### COLLECTED MATERIAL

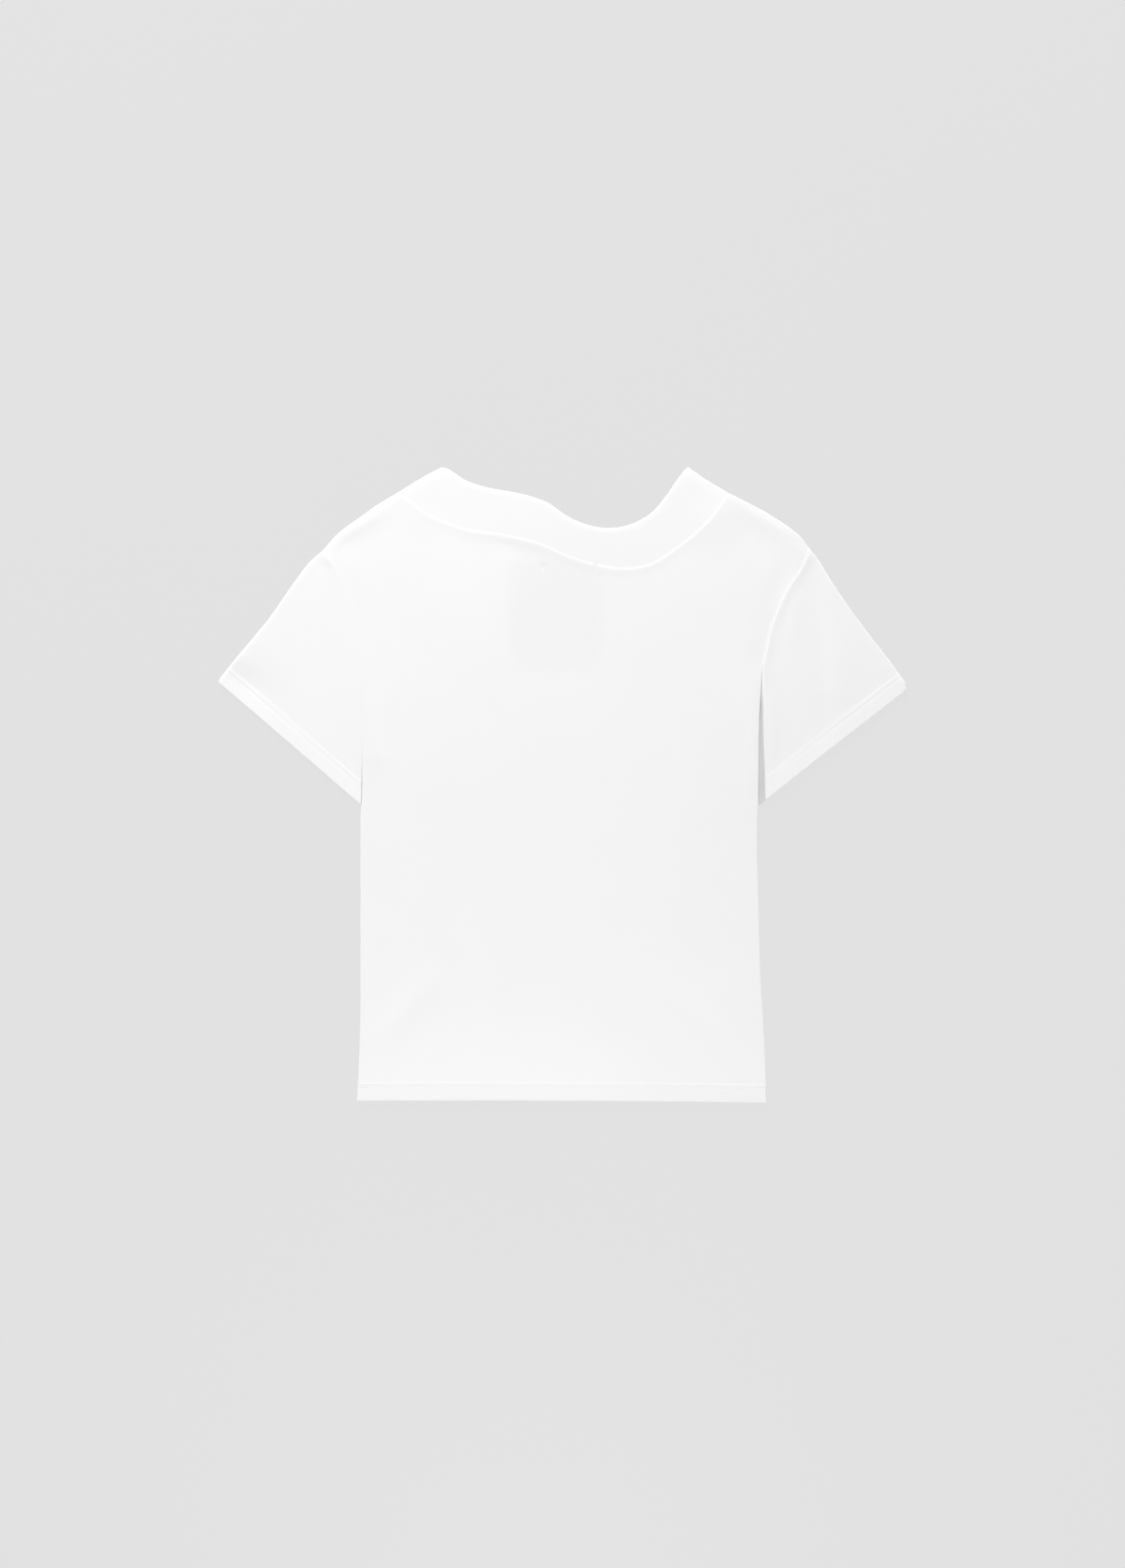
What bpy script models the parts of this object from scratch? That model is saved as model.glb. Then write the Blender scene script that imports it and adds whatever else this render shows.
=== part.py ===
# A plain short-sleeved T-shirt with a wide neckband, laid flat with its back up.
#
# The frame: +X to the wearer's right, +Y from hem to neck, +Z up from the table.
# Sizes and tables are in millimetres, and the meshes are in metres.
# Every piece is an open surface through the middle of the cloth, given its wall by Solidify.
# The upper and the lower layer meet at folded edges, half a roll in each.

import math

import bmesh
import bpy
import numpy as np

MM = 0.001

# ---- cloth and how it lies ----
CLOTH = 1.2          # wall of the jersey panels
BAND = 1.5           # wall of the neckband, the jersey folded double
GAP = 0.3            # between two pieces at a seam
LAY = 3.8            # middle of the upper layer above the table
SEAM_Z = 2.0         # height of the side, shoulder and underarm edges
ROLL = 1.6           # how far a folded edge curves back, at the wall's middle
FOLD_IN = ROLL + CLOTH / 2   # from the garment's outline to where the roll starts
HEM = 15.5           # depth of the turned hems
HEM_RISE = 1.2       # how much the hem's middle lies above the line between its corners
TIP_RUN = 9.0        # stretch of armhole that sets how the fold turns in at the shoulder tip
CREASE_LEAD = 9.0    # a crease's edge starts to lean this far above its place
CREASE_PART = 0.2    # extra parting of the layers where the crease opens them
CREASE_RUN = 24.0    # length of that parting, to each side of the underarm
LOW_CREASE = 20.0    # length over which the lower layer's edge draws in below the crease's top
END_PART = 0.15      # extra parting of the layers at the two ends of a shoulder
QUARTER_TURN = math.pi / 2

# ---- outline tables, one row for each named place ----
# The body's edge on each side: the side seam up to the underarm, then the armhole.
# place, x, y
LEFT_EDGE = (
    ("hem corner", -198.4, -303.3),
    ("hem fold", -197.2, -285.0),
    ("low hip", -195.8, -254.7),
    ("hip", -194.7, -200.0),
    ("waist", -194.7, -110.7),
    ("chest", -194.7, -33.0),
    ("sleeve end", -193.6, -14.0),
    ("underarm", -193.3, 28.8),
    ("crease top", -193.0, 80.1),
    ("armhole low", -194.2, 112.0),
    ("armhole mid", -197.6, 144.0),
    ("armhole high", -206.1, 177.3),
    ("under shoulder", -219.6, 207.7),
    ("shoulder tip", -230.4, 225.0),
)
RIGHT_EDGE = (
    ("hem corner", 195.6, -305.2),
    ("hem fold", 194.9, -285.0),
    ("low hip", 193.9, -254.7),
    ("hip", 189.9, -182.7),
    ("waist", 187.8, -110.7),
    ("chest", 186.6, -50.0),
    ("sleeve end", 187.5, -14.0),
    ("underarm", 188.0, 42.3),
    ("crease top", 191.5, 112.5),
    ("armhole low", 195.5, 132.2),
    ("armhole mid", 200.7, 153.6),
    ("armhole high", 214.0, 184.9),
    ("under shoulder", 227.5, 205.8),
    ("shoulder tip", 236.9, 225.4),
)

# The shoulder's fold, from the sleeve to the neck seam.
LEFT_SHOULDER = (
    ("tip", -230.4, 225.0),
    ("outer", -216.9, 240.3),
    ("middle", -192.6, 258.3),
    ("inner", -180.0, 267.3),
    ("neck seam", -159.3, 279.9),
)
RIGHT_SHOULDER = (
    ("tip", 236.9, 225.4),
    ("outer", 224.6, 240.3),
    ("middle", 198.9, 258.3),
    ("inner", 182.7, 267.3),
    ("neck seam", 158.9, 279.5),
)

# The neckband's own fold, from the neck seam to the point of the neckline.
LEFT_BAND_FOLD = (("seam", -159.3, 279.9), ("middle", -135.9, 294.3), ("point", -115.2, 305.3))
RIGHT_BAND_FOLD = (("seam", 158.9, 279.5), ("middle", 134.1, 294.3), ("point", 118.8, 305.3))

# The seam of the neckband, and the neckline, left to right.
BACK_SEAM = (
    ("left fold", -159.3, 279.9),
    ("left shoulder", -144.9, 269.6),
    ("left corner", -130.5, 259.2),
    ("left side", -113.4, 251.2),
    ("left rise", -93.6, 244.4),
    ("left back", -55.0, 238.6),
    ("slope", -24.3, 231.3),
    ("slope foot", 2.0, 219.6),
    ("low start", 30.2, 210.6),
    ("lowest", 62.0, 206.8),
    ("low end", 84.0, 211.4),
    ("right side", 107.0, 225.2),
    ("right rise", 133.2, 246.6),
    ("right shoulder", 147.0, 262.0),
    ("right fold", 158.9, 279.5),
)
BACK_NECKLINE = (
    ("left point", -115.2, 305.3),
    ("left turn", -106.0, 299.8),
    ("left side", -92.0, 290.8),
    ("left back", -72.9, 284.9),
    ("middle left", -36.9, 277.9),
    ("slope", -15.5, 270.4),
    ("slope foot", 4.0, 257.2),
    ("low start", 21.0, 249.6),
    ("lowest", 42.0, 245.9),
    ("low end", 64.0, 249.4),
    ("right side", 84.0, 260.4),
    ("right rise", 98.1, 276.6),
    ("right turn", 109.0, 292.2),
    ("right point", 118.8, 305.3),
)
FRONT_SEAM = (
    ("left fold", -159.3, 279.9),
    ("left shoulder", -147.0, 262.0),
    ("left side", -130.0, 233.0),
    ("left low", -98.0, 198.0),
    ("left front", -54.0, 173.0),
    ("centre", 0.0, 164.0),
    ("right front", 54.0, 173.0),
    ("right low", 98.0, 198.0),
    ("right side", 130.0, 233.0),
    ("right shoulder", 147.0, 262.0),
    ("right fold", 158.9, 279.5),
)
FRONT_NECKLINE = (
    ("left point", -115.2, 305.3),
    ("left turn", -112.0, 292.0),
    ("left side", -103.0, 262.0),
    ("left low", -80.0, 226.0),
    ("left front", -43.0, 205.0),
    ("centre", 0.0, 199.0),
    ("right front", 43.0, 205.0),
    ("right low", 80.0, 226.0),
    ("right side", 104.0, 262.0),
    ("right turn", 114.0, 292.0),
    ("right point", 118.8, 305.3),
)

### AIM
How many of the listing's lines contain "that"? Respond with a single number and nothing else.

### EXPECTED ANSWER
3